[TASK DIRECTIONS] Scan the lines and state how many carry "with". Leave out everything but the number.

[DATASET ENTRIES]
☆ ☆ ☆ ☆
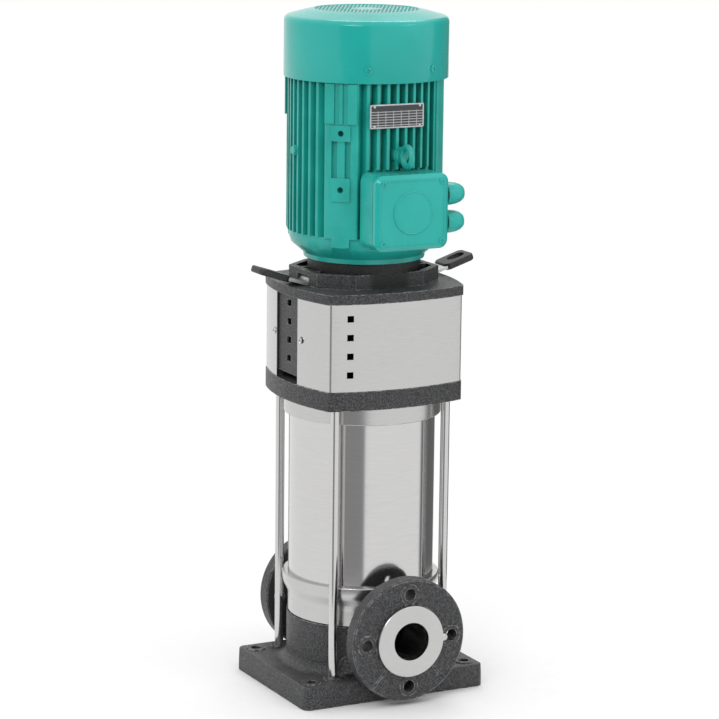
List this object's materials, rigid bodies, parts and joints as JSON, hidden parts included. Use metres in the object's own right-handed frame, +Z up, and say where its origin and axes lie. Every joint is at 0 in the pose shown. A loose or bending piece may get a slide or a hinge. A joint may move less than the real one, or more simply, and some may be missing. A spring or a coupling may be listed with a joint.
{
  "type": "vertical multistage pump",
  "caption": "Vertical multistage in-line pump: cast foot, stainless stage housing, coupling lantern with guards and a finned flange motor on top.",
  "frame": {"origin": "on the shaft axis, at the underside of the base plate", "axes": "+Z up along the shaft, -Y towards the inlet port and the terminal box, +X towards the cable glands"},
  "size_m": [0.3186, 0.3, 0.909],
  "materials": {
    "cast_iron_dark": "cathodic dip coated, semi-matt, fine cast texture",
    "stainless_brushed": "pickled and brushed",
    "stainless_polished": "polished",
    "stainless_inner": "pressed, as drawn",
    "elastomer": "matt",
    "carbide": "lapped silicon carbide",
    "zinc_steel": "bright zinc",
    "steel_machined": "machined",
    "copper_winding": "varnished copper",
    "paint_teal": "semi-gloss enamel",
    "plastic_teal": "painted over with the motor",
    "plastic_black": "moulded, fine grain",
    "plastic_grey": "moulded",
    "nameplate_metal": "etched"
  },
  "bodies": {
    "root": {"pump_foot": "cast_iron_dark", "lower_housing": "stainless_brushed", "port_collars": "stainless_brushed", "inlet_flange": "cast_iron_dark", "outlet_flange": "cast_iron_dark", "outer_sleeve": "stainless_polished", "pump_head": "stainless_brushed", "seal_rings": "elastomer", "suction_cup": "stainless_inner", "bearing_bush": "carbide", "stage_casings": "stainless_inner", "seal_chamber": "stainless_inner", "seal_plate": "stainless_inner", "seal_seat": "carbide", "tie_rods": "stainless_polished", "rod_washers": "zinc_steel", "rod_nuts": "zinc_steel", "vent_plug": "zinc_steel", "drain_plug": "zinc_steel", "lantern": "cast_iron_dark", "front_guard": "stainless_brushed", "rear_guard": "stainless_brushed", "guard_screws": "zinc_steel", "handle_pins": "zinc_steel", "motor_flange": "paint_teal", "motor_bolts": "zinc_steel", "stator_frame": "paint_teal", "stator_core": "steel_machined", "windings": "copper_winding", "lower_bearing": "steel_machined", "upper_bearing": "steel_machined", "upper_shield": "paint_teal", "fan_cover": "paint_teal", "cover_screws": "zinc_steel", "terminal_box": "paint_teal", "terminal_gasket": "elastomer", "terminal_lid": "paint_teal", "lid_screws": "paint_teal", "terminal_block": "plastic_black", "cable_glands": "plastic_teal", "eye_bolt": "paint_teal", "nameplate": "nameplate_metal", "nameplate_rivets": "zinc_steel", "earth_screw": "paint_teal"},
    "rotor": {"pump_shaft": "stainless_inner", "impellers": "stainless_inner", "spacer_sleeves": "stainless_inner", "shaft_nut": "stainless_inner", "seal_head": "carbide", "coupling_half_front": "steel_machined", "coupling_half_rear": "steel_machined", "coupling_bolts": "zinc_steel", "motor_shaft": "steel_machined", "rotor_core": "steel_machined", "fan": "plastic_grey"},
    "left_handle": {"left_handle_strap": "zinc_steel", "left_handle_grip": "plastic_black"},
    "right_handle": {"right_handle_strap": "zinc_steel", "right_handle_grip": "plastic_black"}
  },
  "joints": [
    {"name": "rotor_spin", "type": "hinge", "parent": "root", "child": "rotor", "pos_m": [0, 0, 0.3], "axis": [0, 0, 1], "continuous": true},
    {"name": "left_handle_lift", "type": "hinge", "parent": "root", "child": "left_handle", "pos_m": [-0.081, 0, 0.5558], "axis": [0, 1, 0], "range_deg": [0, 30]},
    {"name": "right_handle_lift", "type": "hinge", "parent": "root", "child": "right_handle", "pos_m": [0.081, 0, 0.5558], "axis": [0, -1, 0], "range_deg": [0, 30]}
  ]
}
☆ ☆ ☆ ☆
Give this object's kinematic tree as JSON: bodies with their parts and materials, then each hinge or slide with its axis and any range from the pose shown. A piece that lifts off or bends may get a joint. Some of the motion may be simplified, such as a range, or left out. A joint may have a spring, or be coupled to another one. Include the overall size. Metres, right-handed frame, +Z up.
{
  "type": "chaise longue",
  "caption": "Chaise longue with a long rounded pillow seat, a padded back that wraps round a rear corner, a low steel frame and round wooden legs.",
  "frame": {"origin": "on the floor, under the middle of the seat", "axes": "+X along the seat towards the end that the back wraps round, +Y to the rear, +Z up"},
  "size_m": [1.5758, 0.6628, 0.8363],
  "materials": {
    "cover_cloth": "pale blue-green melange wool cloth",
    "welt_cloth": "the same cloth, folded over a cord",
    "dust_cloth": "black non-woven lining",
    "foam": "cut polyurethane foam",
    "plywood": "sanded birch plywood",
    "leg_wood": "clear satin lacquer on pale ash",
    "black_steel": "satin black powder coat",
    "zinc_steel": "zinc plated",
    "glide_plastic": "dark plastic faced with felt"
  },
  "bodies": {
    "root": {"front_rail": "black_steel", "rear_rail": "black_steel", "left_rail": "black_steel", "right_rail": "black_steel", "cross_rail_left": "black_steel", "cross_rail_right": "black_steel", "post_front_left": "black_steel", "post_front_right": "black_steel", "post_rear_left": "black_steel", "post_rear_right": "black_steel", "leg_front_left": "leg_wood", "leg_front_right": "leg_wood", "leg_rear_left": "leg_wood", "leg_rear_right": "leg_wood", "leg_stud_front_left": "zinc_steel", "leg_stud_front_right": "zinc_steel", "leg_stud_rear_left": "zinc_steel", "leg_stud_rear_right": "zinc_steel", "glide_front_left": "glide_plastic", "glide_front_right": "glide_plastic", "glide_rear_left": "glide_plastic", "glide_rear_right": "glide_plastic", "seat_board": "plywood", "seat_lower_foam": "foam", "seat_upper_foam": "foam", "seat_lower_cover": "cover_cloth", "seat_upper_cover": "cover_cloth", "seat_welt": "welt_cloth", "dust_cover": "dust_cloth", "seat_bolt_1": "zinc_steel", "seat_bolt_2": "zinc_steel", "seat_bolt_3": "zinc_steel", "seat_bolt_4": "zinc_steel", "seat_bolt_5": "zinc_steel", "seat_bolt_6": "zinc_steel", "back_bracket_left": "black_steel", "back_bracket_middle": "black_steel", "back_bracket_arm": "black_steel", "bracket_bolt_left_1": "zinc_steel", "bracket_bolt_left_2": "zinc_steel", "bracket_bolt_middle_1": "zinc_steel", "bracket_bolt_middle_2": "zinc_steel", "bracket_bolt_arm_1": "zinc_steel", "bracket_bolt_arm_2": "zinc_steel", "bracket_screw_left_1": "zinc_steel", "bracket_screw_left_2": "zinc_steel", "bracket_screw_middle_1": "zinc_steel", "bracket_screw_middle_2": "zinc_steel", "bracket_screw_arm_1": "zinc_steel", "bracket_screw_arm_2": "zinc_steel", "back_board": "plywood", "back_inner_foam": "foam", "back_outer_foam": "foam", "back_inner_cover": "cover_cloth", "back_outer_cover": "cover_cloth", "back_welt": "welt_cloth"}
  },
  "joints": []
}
☆ ☆ ☆ ☆
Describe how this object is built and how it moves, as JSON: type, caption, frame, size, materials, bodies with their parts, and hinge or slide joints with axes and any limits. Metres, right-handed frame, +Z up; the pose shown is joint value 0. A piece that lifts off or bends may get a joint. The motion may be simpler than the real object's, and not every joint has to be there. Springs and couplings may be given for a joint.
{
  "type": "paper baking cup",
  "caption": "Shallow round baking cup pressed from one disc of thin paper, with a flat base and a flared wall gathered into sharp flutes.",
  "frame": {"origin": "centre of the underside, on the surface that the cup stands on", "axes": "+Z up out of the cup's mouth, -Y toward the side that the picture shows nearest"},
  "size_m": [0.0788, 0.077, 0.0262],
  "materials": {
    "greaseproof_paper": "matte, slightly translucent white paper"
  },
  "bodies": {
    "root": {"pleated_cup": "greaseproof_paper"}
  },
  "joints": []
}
☆ ☆ ☆ ☆
[TASK SOLUTION] 8